1. A equalizer, wherein said equalizer comprising:

a transformer, which is constituted by a primary winding and a secondary winding, said primary winding being constituted by a plurality of windings with the identical number of windings and the identical polarity, the number of windings of said secondary winding being identical to the sum of the number of windings of said primary winding; and

a switch means, said switch means is constituted by a plurality of switch devices, each of said switch devices of said switch means being coupled with said plurality of windings in identical polarity separately in said primary winding; wherein

when said plurality of switch devices being driven by a control signal simultaneously, said plurality of winding in said primary winding becoming a primary winding and a secondary winding to each other.

2. The equalizer according to claim 1, further comprising a plurality of first conductor devices, which are coupled with said switch means in parallel separately.

3. The equalizer according to claim 1, further comprising a second conductor device, which is coupled with said secondary winding.

4. The equalizer according to claim 1, wherein the polarity of said secondary winding is opposite to said primary winding.

5. The equalizer according to claim 1, wherein each of said plurality of switch devices is a three-terminal device.

6. The equalizer according to claim 5, wherein said three-terminal device is a metal oxide semiconductor field effect transistor (MOSFET).

7. The equalizer according to claim 2, wherein each of said plurality of first conductor devices is said three-terminal device.

8. The equalizer according to claim 7, wherein said three-terminal device is a metal oxide semiconductor field effect transistor (MOSFET).

9. The equalizer according to claim 2, wherein each of said plurality of first conductor devices is a two-terminal device.

10. The equalizer according to claim 9, wherein said two-terminal device is a diode device.

11. The equalizer according to claim 3, wherein said second conductor device is the same as said first conductor device.

12. The equalizer according to claim 6, wherein said plurality of first conductor devices are internal parasitic devices of metal oxide semiconductor field effect transistors (MOSFETs).

13. The equalizer according to claim 1, wherein said plurality of switch devices are driven by the control signals separately.

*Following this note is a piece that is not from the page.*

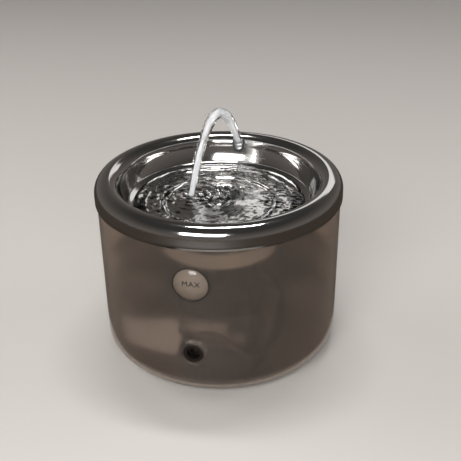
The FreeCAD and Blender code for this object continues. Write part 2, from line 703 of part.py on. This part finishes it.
# Strainer: a slotted cap with a foam block, pushed onto the pump's front
strainer_front = size.pump_front - size.strainer_depth
strainer_x = size.pump_x + size.strainer_wall * 2 + size.fit_gap * 2
strainer_z = size.pump_z + size.strainer_wall + size.fit_gap
strainer_case = block(strainer_x, size.strainer_depth + size.pump_round * 2, strainer_z,
                      (None, strainer_front, size.pump_floor))
strainer_hollow = block(size.pump_x + size.fit_gap * 2, size.strainer_depth + size.pump_round * 2,
                        size.pump_z + size.fit_gap,
                        (None, strainer_front + size.strainer_wall, size.pump_floor))
elbow_notch = block(size.outlet_radius * 2 + 2, size.strainer_depth + size.pump_round * 2,
                    size.strainer_wall * 3,
                    (None, size.pump_front - 2, pump_top - size.strainer_wall))
SLOTS = 7
front_slots = []
slot_pitch = size.pump_x / (SLOTS + 1)
for index in range(SLOTS):
    front_slots.append(block(size.slot_width, size.strainer_wall, size.pump_z * 0.6,
                             ((index - SLOTS // 2) * slot_pitch - size.slot_width / 2,
                              strainer_front, size.pump_floor + size.pump_z * 0.2)))
node("strainer_cover", less(strainer_case, strainer_hollow, elbow_notch, *front_slots))
sponge_start = strainer_front + size.strainer_wall
node("pump_sponge", block(size.pump_x, size.sponge_depth, size.pump_z - size.fit_gap,
                          (None, sponge_start, size.pump_floor + size.fit_gap)))
node("pump_feet", group(*[
    cone(size.cup_foot_radius, size.cup_foot_neck, size.pump_floor - tank_floor,
         (size.cup_foot_place * x, size.pump_front + size.pump_y / 2 + size.cup_foot_place * y,
          tank_floor)) for x, y in FOOT_CORNERS
]))

# Pipes: a stiff outlet elbow, a soft riser hose and the low voltage lead
elbow_end = outlet_y + size.outlet_radius * 3
node("outlet_elbow", piped("outlet_elbow", [
    (0, outlet_y, pump_top), (0, outlet_y, size.elbow_height),
    (0, elbow_end + size.hose_overlap, size.elbow_height),
], size.outlet_radius + 1, size.hose_bore, size.outlet_bore))
node("riser_hose", piped("riser_hose", [
    (0, elbow_end, size.elbow_height), (0, size.riser_place, size.elbow_height),
    (0, size.riser_place, size.hose_top),
], size.hose_bend, size.hose_radius, size.hose_bore))
socket_back = inlet_face - bore_end - size.inlet_back_wall
lead_low = tank_floor + size.lead_radius + 0.5
lead_side = size.pump_x / 2 + 12
lead_in_y = pump_back + 14
node("pump_lead", piped("pump_lead", [
    (0, -socket_back, size.inlet_height),
    (0, -socket_back + 12, size.inlet_height),
    (lead_side * 0.35, -socket_back + 25, size.inlet_height - 9),
    (lead_side * 0.75, -socket_back + 36, lead_low + 6),
    (lead_side, -socket_back + 53, lead_low),
    (lead_side + 1, size.pump_front + 12, lead_low),
    (lead_side, pump_back + 2, lead_low + 1),
    (lead_side * 0.7, lead_in_y + 1, lead_low + 3),
    (lead_side * 0.32, lead_in_y + 1.5, lead_low + 7),
    (8, lead_in_y - 6, lead_low + 9.5),
    (8, pump_back, lead_low + 9.5),
], None, size.lead_radius))

doc.recompute()
faults = [item.Name for item in doc.Objects if {"Invalid", "Error"} & set(item.State)]
if faults:
    raise RuntimeError(f"objects that failed: {faults}")
for label, item in nodes.items():
    shape = item.Shape
    if shape.isNull() or not shape.isValid() or shape.Volume <= 0:
        raise RuntimeError(f"{label} has no valid solid")
    shape.exportStep(f"parts/{label}.step")
    box = shape.BoundBox
    print(f"{label:16s} solids {len(shape.Solids):2d} volume {shape.Volume:10.1f} "
          f"z {box.ZMin:7.2f} to {box.ZMax:7.2f}")
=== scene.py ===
import math

import bmesh
import bpy
from mathutils import Matrix, Vector, noise


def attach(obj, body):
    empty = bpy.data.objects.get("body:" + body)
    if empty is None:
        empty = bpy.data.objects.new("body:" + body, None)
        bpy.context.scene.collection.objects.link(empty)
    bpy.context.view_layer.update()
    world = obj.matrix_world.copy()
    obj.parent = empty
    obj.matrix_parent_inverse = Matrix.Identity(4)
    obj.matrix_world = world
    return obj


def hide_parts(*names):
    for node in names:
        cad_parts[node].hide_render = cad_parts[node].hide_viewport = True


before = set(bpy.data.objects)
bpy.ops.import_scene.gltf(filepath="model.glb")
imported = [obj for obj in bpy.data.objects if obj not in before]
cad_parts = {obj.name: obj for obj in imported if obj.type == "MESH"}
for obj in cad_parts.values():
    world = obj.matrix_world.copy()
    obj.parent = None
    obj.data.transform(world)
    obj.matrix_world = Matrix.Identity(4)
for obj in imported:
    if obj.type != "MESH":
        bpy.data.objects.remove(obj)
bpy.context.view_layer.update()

# Camera at the photograph's viewing angle: a little right of the window side, looking
# down at the bowl from about 0.7 m.
VIEW_TURN = math.radians(12.4)
VIEW_PITCH = math.radians(27.86)
VIEW_ROLL = math.radians(-0.873)
CAMERA_PLACE = Vector((0.0085, -0.5940, 0.4069))
FOCAL_PIXELS = 850
PHOTO_WIDTH = 461
ahead = Vector((0, math.cos(VIEW_PITCH), -math.sin(VIEW_PITCH)))
level_up = Vector((0, math.sin(VIEW_PITCH), math.cos(VIEW_PITCH)))
level_right = Vector((1, 0, 0))
right = level_right * math.cos(VIEW_ROLL) + level_up * math.sin(VIEW_ROLL)
up = level_up * math.cos(VIEW_ROLL) - level_right * math.sin(VIEW_ROLL)
camera_data = bpy.data.cameras.new("photo_camera")
camera_data.lens = FOCAL_PIXELS / PHOTO_WIDTH * camera_data.sensor_width
camera = bpy.data.objects.new("photo_camera", camera_data)
bpy.context.scene.collection.objects.link(camera)
place = Matrix((right, up, -ahead)).transposed().to_4x4()
place.translation = CAMERA_PLACE
camera.matrix_world = Matrix.Rotation(VIEW_TURN, 4, "Z") @ place
bpy.context.scene.camera = camera
bpy.context.scene.view_settings.view_transform = "Standard"


# Tank: one injection moulding in smoke-tinted clear plastic, frosted inside, with a
# polished round window. Its CAD shell is kept, and only the window is clear.
WINDOW_HEIGHT = 0.0985
WINDOW_RADIUS = 0.0135
FRONT_ONLY = -0.05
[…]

14. An equalizer of connected battery strings, comprising:

a series of connected battery string apparatus, which is comprising a plurality of series of batteries, wherein one end of said series of connected battery string apparatus being coupled with the positive terminal of a current source, and the other end of said series of connected battery string apparatus being coupled with the negative terminal of said current source;

a battery voltage sensing and controlling apparatus, comprising a plurality of high frequency signal output ports and a plurality of input ports, wherein said plurality of input ports being coupled with said plurality of batteries separately;

an equalizer, comprising:

a transformer, which is constituted by a primary winding and a secondary winding, said primary winding being constituted by a plurality of windings with the identical number of windings and the identical polarity, the number of windings of said secondary winding being identical to the sum of the number of windings of said primary winding; and

a switch means, which is constituted by a plurality of switch devices, each of said switch devices of said switch means being coupled with said plurality of windings and said plurality of high frequency signal output ports in identical polarity in said primary winding; wherein

when said plurality of switch devices being driven by a high frequency control signal simultaneously from said battery voltage sensing and controlling apparatus, then said plurality of windings in said primary winding becoming a primary winding and a secondary winding to each other.

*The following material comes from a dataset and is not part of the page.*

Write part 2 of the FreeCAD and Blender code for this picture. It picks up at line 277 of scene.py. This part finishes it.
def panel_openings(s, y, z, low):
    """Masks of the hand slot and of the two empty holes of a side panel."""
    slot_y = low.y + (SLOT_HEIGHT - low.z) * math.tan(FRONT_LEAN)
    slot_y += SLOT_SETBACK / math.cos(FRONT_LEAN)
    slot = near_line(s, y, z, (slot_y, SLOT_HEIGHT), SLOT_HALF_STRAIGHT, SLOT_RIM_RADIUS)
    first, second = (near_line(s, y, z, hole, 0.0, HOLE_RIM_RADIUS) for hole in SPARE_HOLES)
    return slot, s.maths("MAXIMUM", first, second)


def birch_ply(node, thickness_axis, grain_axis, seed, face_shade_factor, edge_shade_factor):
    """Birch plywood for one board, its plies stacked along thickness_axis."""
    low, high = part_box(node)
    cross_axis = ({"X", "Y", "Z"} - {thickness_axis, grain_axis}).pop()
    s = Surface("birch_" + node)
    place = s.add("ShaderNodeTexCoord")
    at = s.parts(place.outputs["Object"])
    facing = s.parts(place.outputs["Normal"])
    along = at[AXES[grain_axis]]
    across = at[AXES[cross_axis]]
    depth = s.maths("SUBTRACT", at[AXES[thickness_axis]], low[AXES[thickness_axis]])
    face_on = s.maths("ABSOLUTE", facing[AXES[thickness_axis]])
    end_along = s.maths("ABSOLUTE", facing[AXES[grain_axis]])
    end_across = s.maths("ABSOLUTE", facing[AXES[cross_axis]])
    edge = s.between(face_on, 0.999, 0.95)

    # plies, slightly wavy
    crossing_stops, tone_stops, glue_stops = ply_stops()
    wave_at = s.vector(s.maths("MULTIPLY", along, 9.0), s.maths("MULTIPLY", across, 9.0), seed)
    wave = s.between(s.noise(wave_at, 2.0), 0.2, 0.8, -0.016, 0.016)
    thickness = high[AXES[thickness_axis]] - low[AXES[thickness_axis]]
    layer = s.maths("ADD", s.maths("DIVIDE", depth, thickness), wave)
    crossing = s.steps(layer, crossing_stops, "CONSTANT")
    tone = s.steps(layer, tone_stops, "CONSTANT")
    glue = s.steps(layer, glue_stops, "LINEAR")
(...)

15. The equalizer of connected battery strings according to claim 14, further comprising a plurality of first conductor devices, which are coupled with said switch means in parallel individually.

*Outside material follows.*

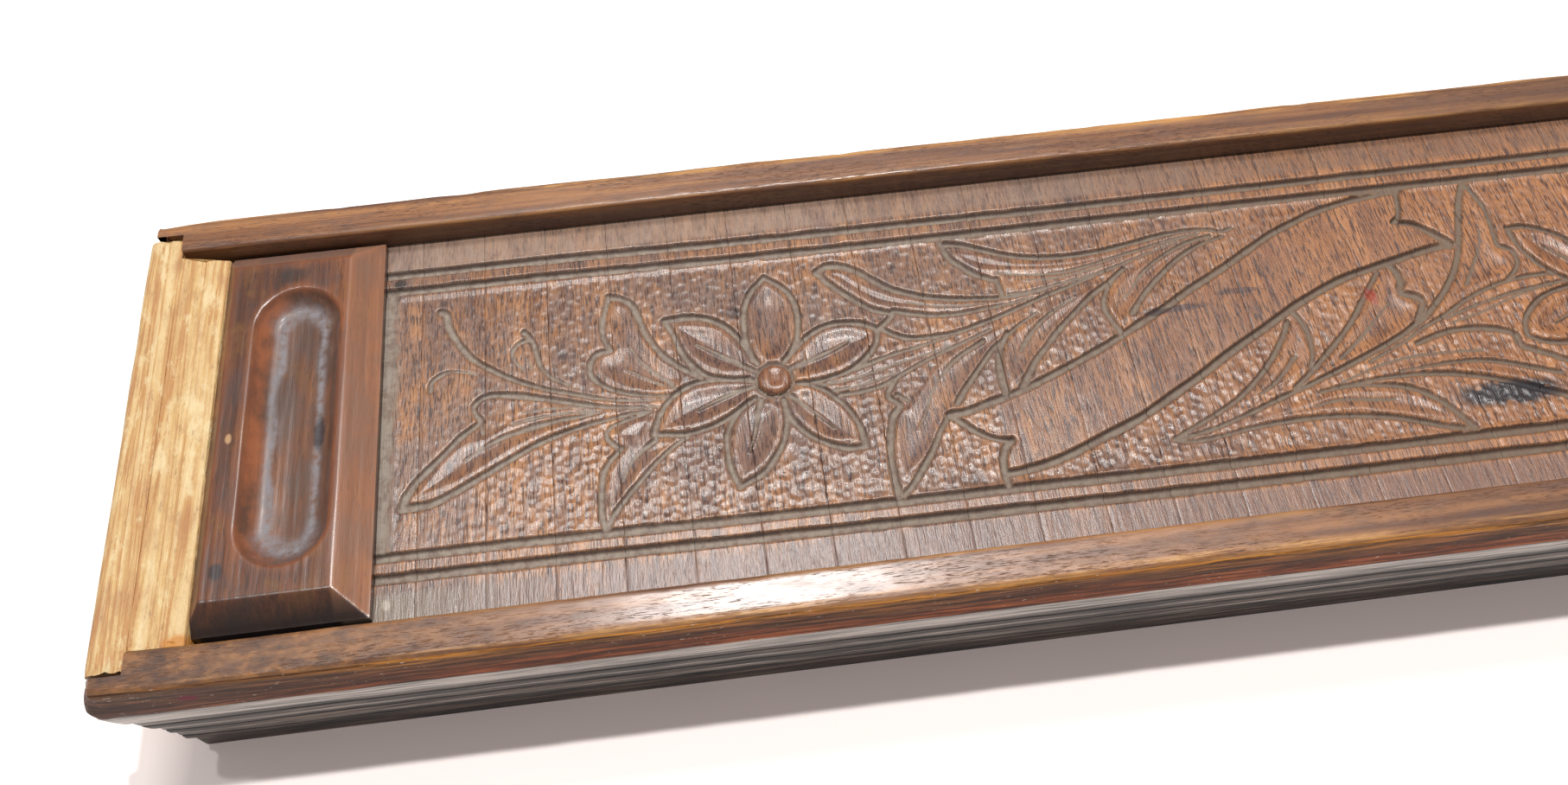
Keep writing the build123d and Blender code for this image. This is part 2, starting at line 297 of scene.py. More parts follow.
# The petals, tip first, as closed outlines for the dished inside
PETALS = [
    [(-47, 15.2), (-49.4, 11.8), (-49.8, 8), (-49.3, 4.4), (-48.2, 2.6), (-46.4, 2.6), (-44.7, 4.4),
     (-43.9, 8), (-44.2, 11.8)],
    [(-33.6, 5.4), (-37, 6.8), (-40.5, 6.4), (-43.2, 4.4), (-45.2, 2.2), (-45, -0.4), (-41, -0.2),
     (-37.5, 0.9), (-34.6, 3.2)],
    [(-37.7, -10.4), (-38.5, -6.5), (-40.5, -3.7), (-43.3, -1.5), (-45.6, -2.2), (-45.8, -4.7),
     (-44.3, -7.3), (-41.8, -9.6)],
    [(-52.9, -13.8), (-53.7, -9.5), (-52.9, -5.8), (-51, -3.4), (-48.4, -3), (-47, -4.5), (-47.3, -7.5),
     (-49.4, -11.4)],
    [(-62.4, -5.6), (-61, -2.2), (-58.4, -0.1), (-54.5, 0.4), (-50.4, -0.2), (-50.6, -2.4), (-53.6, -4.1),
     (-57.5, -5.5)],
    [(-59.8, 10.1), (-58.7, 6.6), (-57.2, 3.9), (-54, 1.7), (-50.8, 1.5), (-50.3, 3.6), (-51.8, 6.2),
     (-54.4, 9)],
]
LEFT_SPRAY = [
    (1.3, 0.9, 0.5, [(-90, 15.9), (-89.2, 15.4), (-89, 13.7), (-87.8, 11), (-86, 8.3), (-84, 6.6)]),
    (0.9, 0.4, 0.5, [(-84, 6.6), (-81.7, 5), (-79, 3.5), (-76, 2.2), (-73, 1.2), (-70, 0.2), (-67, -0.5),
     (-64, -0.9), (-61.2, -1.1)]),
    (0.9, 0.3, 0.45, [(-91.2, 4), (-90.9, 5.4), (-89.3, 6.4), (-87.3, 6.3), (-85.2, 5.6)]),
    (0.8, 1.1, 0.5, [(-85.4, -0.2), (-85.7, 1), (-84.4, 2.2), (-82.3, 2.3), (-79.7, 1.8)]),
    (1.1, 0.4, 0.5, [(-79.7, 1.8), (-76, 0.8), (-72.3, -0.3), (-69, -1.2), (-65.7, -1.7), (-62.4, -2)]),
    (0.9, 1.2, 0.5, [(-85.4, -0.2), (-84.8, -1.2), (-85.8, -2.1), (-87.3, -3.2), (-89, -5), (-91, -7),
     (-92.7, -8.8), (-93.9, -10.7), (-94.3, -12)]),
    (0.8, 0.4, 0.45, [(-84.8, -1.2), (-84.5, -3.2)]),
    (1.3, 0.9, 0.5, [(-94.3, -12.1), (-91, -11.9), (-88, -10.7), (-84.3, -8.8), (-81, -7), (-78.3, -5.6)]),
    (0.9, 0.5, 0.5, [(-78.3, -5.6), (-75.7, -4.6), (-72.3, -3.7), (-69, -3.1), (-65.7, -2.6),
     (-63.2, -2.5)]),
    (0.3, 1.0, 0.4, [(-86.8, -6.5), (-84.3, -5), (-81.7, -3.8), (-78.3, -2.9)]),
    (1.0, 0.4, 0.4, [(-78.3, -2.9), (-75, -2.4), (-72, -2.2), (-69.7, -1.9)]),
    (0.5, 0.4, 0.35, [(-80.8, -2.2), (-77.7, -1.7), (-74.3, -1.5), (-71.7, -1.6), (-70, -1.8)]),
    (0.35, 0.3, 0.3, [(-79.5, -0.7), (-76.3, -0.6), (-73, -0.8), (-69.7, -1.3), (-65.7, -2.1)]),
    (0.4, 1.0, 0.5, [(-73.5, 2.5), (-75.7, 4), (-77, 5.7), (-77.6, 8), (-78.1, 9.9), (-79.1, 11.3)]),
    (0.9, 0.3, 0.45, [(-78.3, 10.1), (-79.7, 9.7), (-80.6, 8.6), (-80.5, 7.3), (-79.8, 6.2), (-79, 5.2)]),
    (0.3, 0.4, 0.3, [(-78.9, 7.2), (-78.2, 5.6)]),
    (0.5, 1.0, 0.5, [(-60.4, -0.7), (-64, -0.2), (-67, 0.7), (-69.1, 1.9), (-70.6, 3.6), (-70.7, 5.3),
     (-69.8, 6.7), (-68, 7.1)]),
    (0.9, 0.9, 0.45, [(-68, 7.1), (-68.8, 9.2), (-68.8, 11.5), (-68.3, 13.7), (-67.8, 15.4)]),
    (1.1, 1.0, 0.5, [(-67.8, 15.4), (-66.1, 14.8), (-64.8, 13.6), (-64, 11.3), (-63.4, 9.3), (-62.3, 7),
     (-61, 5.1), (-59, 3.2), (-56.7, 1.7)]),
    (0.3, 0.7, 0.35, [(-65.5, 7.3), (-64.2, 4.9), (-62.3, 2.8), (-60.3, 0.8)]),
    (0.3, 0.4, 0.3, [(-66.4, 4.1), (-63.7, 2.3), (-61.3, 0.8), (-59.7, 0.1)]),
    (0.5, 0.9, 0.45, [(-59, -6.8), (-61, -8), (-63, -9.7), (-65, -11.8), (-67, -14), (-68.6, -16),
     (-69.6, -17.8)]),
    (0.8, 0.4, 0.4, [(-63, -6.7), (-65, -8.1), (-66.7, -10), (-67.4, -11.8)]),
    (0.4, 0.9, 0.5, [(-63.5, -2.7), (-67, -3.6), (-68.6, -4.3), (-69.1, -5.4), (-68.4, -6.6),
     (-67.4, -7.3)]),
    (0.9, 1.0, 0.5, [(-67.4, -7.3), (-68.8, -8.8), (-69.8, -10.6), (-70.1, -13), (-70.2, -15.7),
     (-69.8, -18)]),
]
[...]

16. The equalizer of connected battery strings according to claim 14, further comprising a second conductor device, which is coupled with said secondary winding.

17. The equalizer of connected battery strings according to claim 14, wherein the polarity of said secondary winding is opposite to said primary winding.

18. The equalizer of connected battery strings according to claim 14, wherein each of said plurality of switch devices is a three-terminal device.

19. The equalizer of connected battery strings according to claim 18, wherein said three-terminal device is a metal oxide semiconductor field effect transistor (MOSFET).

20. The equalizer of connected battery strings according to claim 15, wherein each of said plurality of first conductor devices is said three-terminal device.

21. The equalizer of connected battery strings according to claim 20, wherein said three-terminal device is a metal oxide semiconductor field effect transistor (MOSFET).

22. The equalizer of connected battery strings according to claim 15, wherein each of said plurality of first conductor devices is a two-terminal device.

23. The equalizer of connected battery strings according to claim 22, wherein said two-terminal device is a diode device.

24. The equalizer of connected battery strings according to claim 16, wherein said second conductor device is the same as said first conductor device.

25. The equalizer of connected battery strings according to claim 14, wherein said high frequency signal outputted from said battery voltage sensing and controlling means is a Pulse-Width-Modulated (PWM) signal.

26. The equalizer of connected battery strings according to claim 14, wherein said battery voltage sensing and controlling means is a micro-controller.

27. The equalizer of connected battery strings according to claim 14, wherein said plurality of switch devices are driven by the high frequency signals outputted from said battery voltage sensing and controlling means separately.

28. The equalizer of connected battery strings according to claim 14, wherein said current source is a direct current source.

29. The equalizer of connected battery strings according to claim 14, wherein said equalizer is able to equalize indefinite numbers of battery by selecting in said series of connected battery string by the different connections between said equalizer and said series of connected battery string.